Catherine's death in 1796 led to the works being suspended. It was not until 1818 that tsar Alexander I of Russia asked the famous architect Vasily Stasov to overhaul the village in order to provide accommodation for his guests. Although much of the original orientalizing decor was lost as a result, the renovated village provided habitation for such eminent visitors as Nikolai Karamzin who worked on his History of the Russian State in one of the houses between 1822 and 1825.

The Chinese Opera Theatre was constructed not far from the village in 1779. It was there that an Italian composer Giovanni Paisiello would present his new operas to the Russian empress. The première of Leo Tolstoy's The Fruits of Enlightenment was also produced there. The theatre was burnt to the ground on 15 September 1941 and has never been rebuilt.

Three remarkable bridges lead to the village.
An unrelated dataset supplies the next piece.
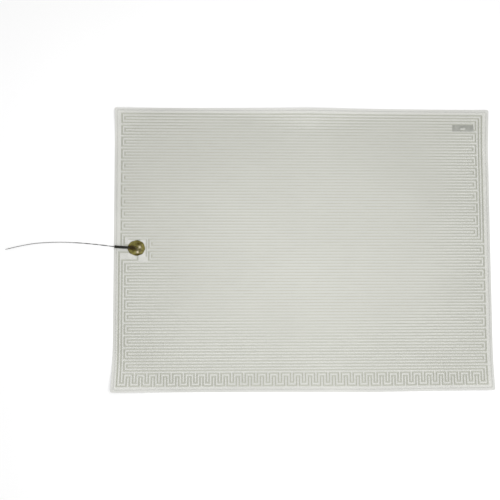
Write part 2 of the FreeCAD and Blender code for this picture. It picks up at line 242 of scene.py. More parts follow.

The Dragon Bridge, so named after four zinc figures of winged dragons, and the Large Chinese Bridge, noted for pink granite vases and imitation coral branches, were completed in 1785. The Cross-Shaped Bridge had been constructed by the Neyelov Brothers six years earlier (illustrated, to the right).

The village was renovated under the direction of Ippolit Monighetti in 1859-61. The cottages sustained serious damage during the Nazi occupation but were restored in the 1990s to provide lodgings for VIP guests.